When the shiny NKVD car and its thugs arrive at the dacha, the outside world signals the end of the Kotov family drama. But little Nadia has no understanding of the outside world and cannot recognize that it is about to destroy her Eden of innocent pleasures. She greets the car and its thugs with seductive overtures, and boldly tries to wangle a ride. This of course only heightens the tension. Mikhalkov uses Nadia throughout the film for this purpose. Her innocence, which Mitya and even his NKVD thugs respect, allows the plot to sustain and elaborate its psychological impact. The audience understands what the child does not – that Mitya's fairy tale is true and that Nadia's fairy-tale existence is about to end. Some may feel that Mikhalkov prolongs this emotional intensity beyond an audience's capacity to tolerate the pathos.
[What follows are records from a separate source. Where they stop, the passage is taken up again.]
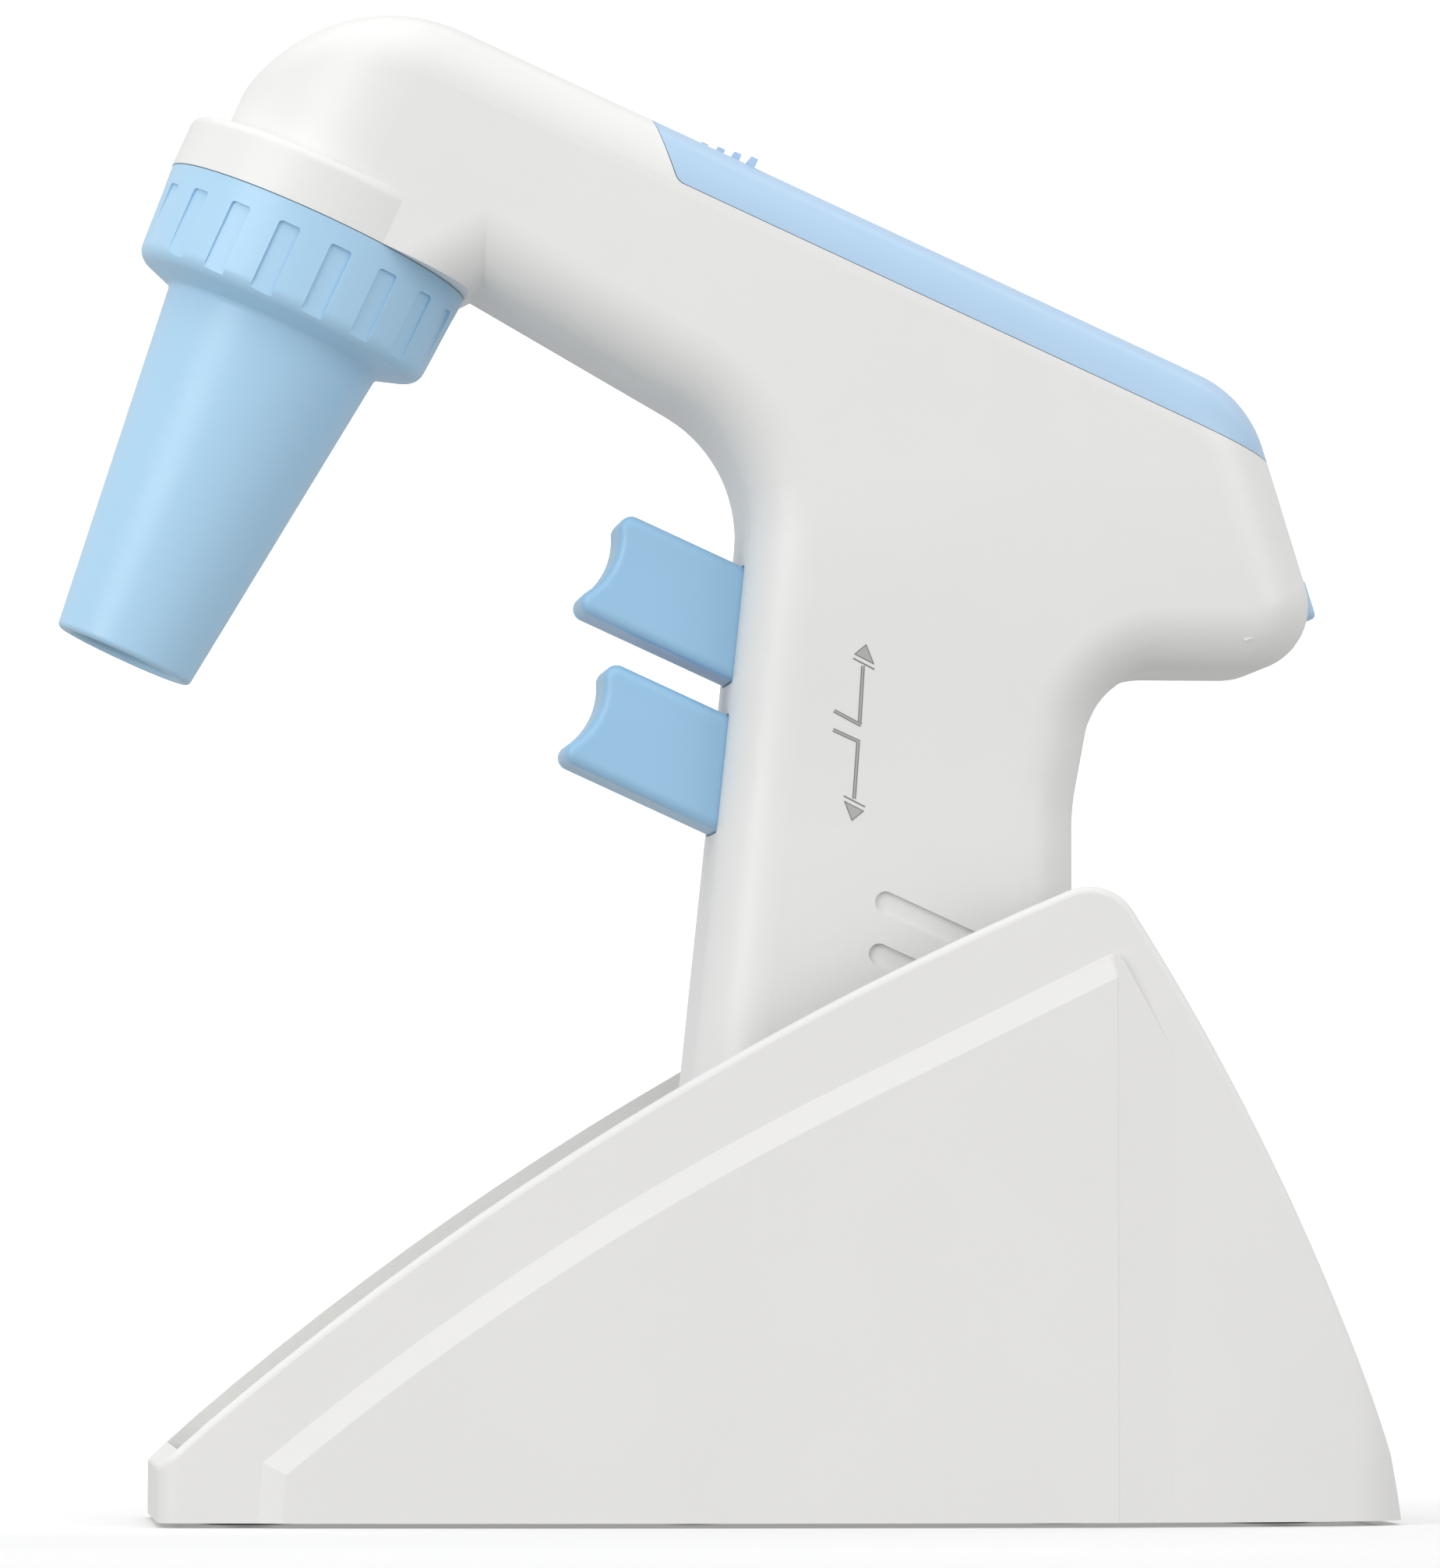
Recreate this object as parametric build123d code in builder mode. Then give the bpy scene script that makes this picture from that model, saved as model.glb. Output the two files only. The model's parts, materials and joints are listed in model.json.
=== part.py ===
from build123d import *
import math
import os

os.makedirs("parts", exist_ok=True)

# Motorised pipette controller resting in a wedge-shaped bench stand.
# Millimetres. +Z is up, the nose of the controller points towards -X, and the side with the printed
# arrows is -Y. The origin is the centre of the stand's footprint on the bench.

# ---------------------------------------------------------------- driving dimensions
TILT = 24.5                 # slope of the arm, downwards from the head to the rear, in degrees
COLLAR_X = -56.7            # centre of the joint face between head and nose cone
COLLAR_Z = 164.8
WALL = 2.0                  # housing wall
ARM_TOP = 29.8              # height of the arm's top above the collar face, square to the arm
HEAD_FRONT = -17.0          # front of the head dome, measured along the arm
BODY_HALF = 19.0            # half width of head and arm
GRIP_HALF = 17.0            # half width of the handle
GRIP_BOTTOM = 26.0          # height of the handle's lower end above the bench
EDGE_ROUND = 8.0            # rounding along the housing's edges
HEAD_CENTRE = 2.8           # centre of the head's round plan, along the arm
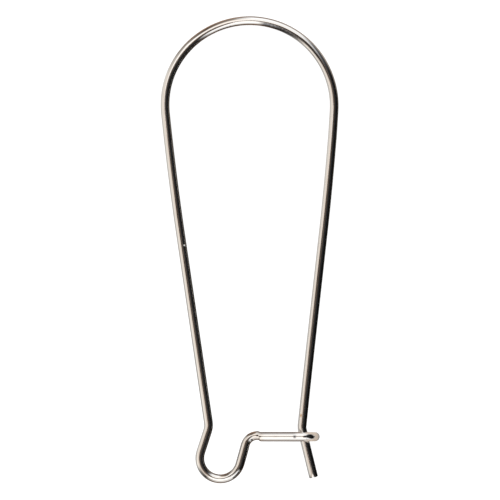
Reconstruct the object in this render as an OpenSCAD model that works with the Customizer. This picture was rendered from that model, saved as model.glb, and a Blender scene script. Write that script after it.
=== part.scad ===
// A long ear wire with a catch, bent from one length of round wire.
// It lies as it rests on a table: +Y from the catch to the arch, +X from the closed side to the
// catch, +Z up, and the origin on the table under the middle of its outline.

/* [Wire] */
// Diameter of the round wire, 21 gauge
wire_d = 0.72; // [0.5:0.02:0.9]

/* [Arch and legs] */
// Overall length, from the top of the arch to the bottom of the drop loop
overall_l = 38; // [34:0.5:44]
// Width across the outside of the arch
arch_w = 14.5; // [13:0.1:17]
// Length of wire in the softly bowed haunch below each end of the arch
haunch_l = 10; // [8:0.5:12]
// Inward lean of the front leg where the arch ends, in degrees
front_lean = 6; // [4.5:0.1:7]
// What the front leg leans in further along its haunch, in degrees
front_bow = 2.5; // [1:0.1:4]
// Inward lean of the catch leg where the arch ends, in degrees
catch_lean = 3.3; // [2:0.1:4.5]
// What the catch leg leans in further along its haunch, in degrees
catch_bow = 3.1; // [1.5:0.1:4.5]

/* [Drop loop] */
// Bend radius of the neck, where the front leg turns outward
neck_r = 1.5; // [0.8:0.1:2.5]
// Angle of the neck's bend, in degrees
neck_bend = 26.5; // [20:0.5:32]
// Straight wire from the neck to the drop loop
neck_l = 1.8; // [1:0.1:2.5]
// Bend radius of the drop loop
loop_r = 1.66; // [1.3:0.02:2.1]
// Lean of the riser that climbs from the loop to the catch bar, in degrees
riser_lean = 16; // [5:0.5:25]
// Straight length of the riser
riser_l = 1.6; // [0.8:0.1:2.4]
// Bend radius of the shoulder, where the riser turns into the catch bar
shoulder_r = 0.95; // [0.6:0.05:1.4]

/* [Catch] */
// Free space between the hook and the leg that lies in it
catch_gap = 0.2; // [0.1:0.02:0.5]
// Length of the hook's arm under the leg, from the bend to its cut end
arm_l = 1.3; // [0.8:0.1:2.5]

/* [Tail] */
// Start of the kink above the middle of the catch bar, along the leg's height
kink_above = 0.8; // [0.5:0.05:1.2]
// Bend radius of the kink
kink_r = 0.6; // [0.5:0.05:1.2]
// Angle of the kink, in degrees
kink_bend = 18; // [10:0.1:28]
// What the tail bends on further inside the hook, in degrees
tail_bow = 2.2; // [1:0.1:4]
// Length of the straight tail that stands clear below the catch, to its cut end
tail_l = 2.7; // [1.5:0.1:4]

/* [Rest] */
// Where the arch touches the table, round from its top towards the front leg, in degrees
rest_side = 27; // [10:1:45]

/* [Hidden] */
$fn = 64;

// A stretch of wire is [bend radius, amount]. The amount is the angle of a bend in degrees,
// positive to the left, or the length of a straight, whose radius is 0.
RADIUS = 0;
AMOUNT = 1;
STRAIGHT = 0;
// A spot on the wire is [x, y, heading], in the plane that its stretches lie in
X = 0;
Y = 1;
HEADING = 2;
// Every second stretch is a hair thicker all round than the wire, and its neighbours reach a little
// way into its ends, so that each joint is a clean step and no two round surfaces coincide
hair = 0.004;
joint_reach = 0.02;

// The spot at the far end of stretch s from spot p
function along(p, s) =
    let (h = p[HEADING], a = s[AMOUNT], r = sign(a)*s[RADIUS])
    s[RADIUS] == STRAIGHT
        ? [p[X] + a*cos(h), p[Y] + a*sin(h), h]
        : [p[X] + r*(sin(h + a) - sin(h)), p[Y] - r*(cos(h + a) - cos(h)), h + a];

// The spots at the start and at the end of every stretch in a run from spot p
function spots(p, run) =
    [for (i = 0, q = p; i <= len(run); q = i < len(run) ? along(q, run[i]) : q, i = i + 1) q];

function end_spot(p, run) = spots(p, run)[len(run)];

// A long soft bow of a given length and angle
function bow(l, a) = [l/abs(a)*180/PI, a];

// The front run goes from the top of the arch over its front side, down the front leg, round the
// drop loop and up to the catch bar. The leg's length makes up the overall length, which spans
// middle_h between the middles of the wire at its two ends.
arch_r = (arch_w - wire_d)/2;
front_top = [0, 0, 180];
front_arch = [[arch_r, 90 + front_lean], bow(haunch_l, front_bow)];
haunch_end = end_spot(front_top, front_arch);
neck = [[neck_r, -neck_bend], [STRAIGHT, neck_l]];
neck_end = end_spot([0, 0, haunch_end[HEADING]], neck);
loop_drop = loop_r*(1 - cos(neck_end[HEADING])) - neck_end[Y];
middle_h = overall_l - wire_d;
front_leg_l = (middle_h + haunch_end[Y] - loop_drop)/-sin(haunch_end[HEADING]);
loop_bend = 180 - riser_lean + neck_bend - front_lean - front_bow;
front_run = concat(front_arch, [[STRAIGHT, front_leg_l]], neck,
    [[loop_r, loop_bend], [STRAIGHT, riser_l], [shoulder_r, riser_lean - 90]]);
bar_start = end_spot(front_top, front_run);

// The catch run goes from the top of the arch down the other side. The hook keeps the leg sprung
// to below the front run's plane, so the catch run lies in a plane swung about the top of the arch.
hook_r = wire_d + catch_gap;
catch_swing = atan(hook_r/-bar_start[Y]);
catch_depth = norm([hook_r, bar_start[Y]]);
catch_top = [0, 0, 0];
catch_arch = [[arch_r, -90 - catch_lean], bow(haunch_l, -catch_bow)];
catch_haunch_end = end_spot(catch_top, catch_arch);
catch_leg_l = (catch_depth - kink_above + catch_haunch_end[Y])/-sin(catch_haunch_end[HEADING]);
leg_and_kink = concat(catch_arch, [[STRAIGHT, catch_leg_l], [kink_r, kink_bend]]);
kink_end = end_spot(catch_top, leg_and_kink);
// The clear tail starts one wire's width below the middle of the bar
hidden_drop = catch_depth + wire_d + kink_end[Y];
tail_heading = kink_end[HEADING] + tail_bow;
hidden_tail = [hidden_drop/(cos(tail_heading) - cos(kink_end[HEADING])), tail_bow];
tail_start = along(kink_end, hidden_tail);
catch_run = concat(leg_and_kink, [hidden_tail, [STRAIGHT, tail_l]]);

// The bar reaches to where the leg crosses it, and the hook bends round that crossing
crossing_x = tail_start[X] - wire_d/hidden_drop*(tail_start[X] - kink_end[X]);
bar = [STRAIGHT, crossing_x - bar_start[X]];
hook_run = [[hook_r, -180], [STRAIGHT, arm_l]];

// The wire rests on the side of its arch and on the cut end of the hook's arm, which the hook's
// depth holds below the rest, so it is tilted by the angle between those two
arm_end = [crossing_x - arm_l, bar_start[Y] + middle_h/2];
touch_reach = arch_r + (middle_h/2 - arch_r)*cos(rest_side);
arm_reach = arm_end[X]*sin(rest_side) - arm_end[Y]*cos(rest_side);
rest_tilt = atan(2*hook_r/(touch_reach + arm_reach));

// One stretch of round wire from spot p, d thick and longer than s by reach at its ends
module stretch(p, s, d, reach_back, reach_on) {
    r = s[RADIUS];
    a = s[AMOUNT];
    translate([p[X], p[Y]])
        rotate([0, 0, p[HEADING]])
            if (r == STRAIGHT) {
                translate([-reach_back, 0])
                    rotate([0, 90, 0])
                        cylinder(d = d, h = a + reach_back + reach_on);
            } else {
                back = reach_back/r*180/PI;
                on = reach_on/r*180/PI;
                translate([0, sign(a)*r])
                    rotate([0, 0, a > 0 ? -90 - back : 90 + a - on])
                        rotate_extrude(angle = abs(a) + back + on)
                            translate([r, 0])
                                circle(d = d);
            }
}

// A run of stretches from spot p, whose first is thick or thin, and which may end in a cut
module wire(p, run, thick_first, cut_end) {
    q = spots(p, run);
    for (i = [0 : len(run) - 1]) {
        thick = (i % 2 == 0) == thick_first;
        reach = thick ? 0 : joint_reach;
        is_cut = cut_end && i == len(run) - 1;
        stretch(q[i], run[i], wire_d + (thick ? 2*hair : 0), reach, is_cut ? 0 : reach);
    }
}

// Tilts what lies in the front run's plane until it rests on the table
module laid_down() {
    translate([0, 0, wire_d/2 + touch_reach*sin(rest_tilt)])
        rotate(a = -rest_tilt, v = [cos(rest_side), sin(rest_side), 0])
            translate([0, middle_h/2, 0])
                children();
}

module ear_wire() {
    color("silver")
        laid_down() {
            wire(front_top, concat(front_run, [bar]), thick_first = false, cut_end = false);
            rotate([catch_swing, 0, 0])
                wire(catch_top, catch_run, thick_first = true, cut_end = true);
            translate([crossing_x, bar_start[Y], 0])
                rotate([90, 0, 0])
                    wire([0, 0, 0], hook_run, thick_first = true, cut_end = true);
        }
}

ear_wire();
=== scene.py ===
import bpy
import numpy as np
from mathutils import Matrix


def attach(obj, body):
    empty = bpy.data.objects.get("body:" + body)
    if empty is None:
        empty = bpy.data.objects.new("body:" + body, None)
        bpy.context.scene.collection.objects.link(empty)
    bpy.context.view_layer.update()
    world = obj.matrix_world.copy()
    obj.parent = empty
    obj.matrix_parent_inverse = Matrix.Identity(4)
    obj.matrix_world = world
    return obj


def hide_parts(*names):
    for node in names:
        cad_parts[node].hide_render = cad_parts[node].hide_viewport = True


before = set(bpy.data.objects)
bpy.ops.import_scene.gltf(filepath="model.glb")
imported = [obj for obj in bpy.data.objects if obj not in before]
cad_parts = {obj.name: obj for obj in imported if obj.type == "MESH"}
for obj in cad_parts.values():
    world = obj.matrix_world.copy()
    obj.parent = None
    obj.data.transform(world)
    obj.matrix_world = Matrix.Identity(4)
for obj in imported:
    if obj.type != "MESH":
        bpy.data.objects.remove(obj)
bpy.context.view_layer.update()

# The wire stock
# A long ear wire is one length of 21 gauge wire, drawn round and polished bright. It has no parts
# to join: every section below only adds bends to the same length of wire.
MM = 0.001
wire_d = 0.72*MM
wire_r = wire_d/2


def straight(length):
    """A stretch of wire: its length, its turn to the left and its turn upward, in degrees."""
    return length, 0, 0


def bend(radius, turn):
    """A stretch whose length is the radius times the turn in radians."""
    return radius*np.radians(abs(turn)), turn, 0


def bow(length, turn):
    """A long soft bend of a given length."""
    return length, turn, 0


def reach(heading, stretches):
    """How far level stretches get, as (x, y, heading). An arc's chord is its length times the sine
    of half its turn over that half turn, and it points halfway between the headings of its ends."""
    x = y = 0
    for length, turn, _ in stretches:
        half = np.radians(turn)/2
        chord = length*np.sinc(half/np.pi)
        middle = np.radians(heading) + half
        x, y, heading = x + chord*np.cos(middle), y + chord*np.sin(middle), heading + turn
    return x, y, heading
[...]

But the almost musical ingenuity and scope of his screenplay save him. When Stalin's image suddenly rises over the bloody deeds of Mitya and his thugs, it is like a symphonic cadenza completing an earlier and unfinished theme. The problem with this film lies not in its construction nor in its bitter-sweet sentimental heart. The problem is in Mikhalkov's escapist politics. Unlike his older brother, Andrei Konchalovsky, a filmmaker who ran into trouble with Soviet censors, Nikita has always known which side his talent was buttered on. (The brothers divided up their hyphenated Mikhalkov-Konchalovsky name to establish their separate identities.) Nikita's pre-glasnost films contained nothing that would offend the apparatchiks. His first noteworthy film, Slave of Love, a self-professed melodrama, was about a company of filmmakers during the October Revolution. Lenin's wife, Madam Krupskaya, who was in charge of the Soviet film industry, would have given it her "agit-prop" seal of approval. It glorified the Bolsheviks.

Although there are erudite Soviet film critics who claim to find signs of opposition in his pre-glasnost films, he has never shown any obvious evidence of being a man with any political fire in his belly. Now that he is free to say anything he wants, it appears that he has nothing to say about Soviet politics. Burnt by the Sun has a human heart but it has no soul.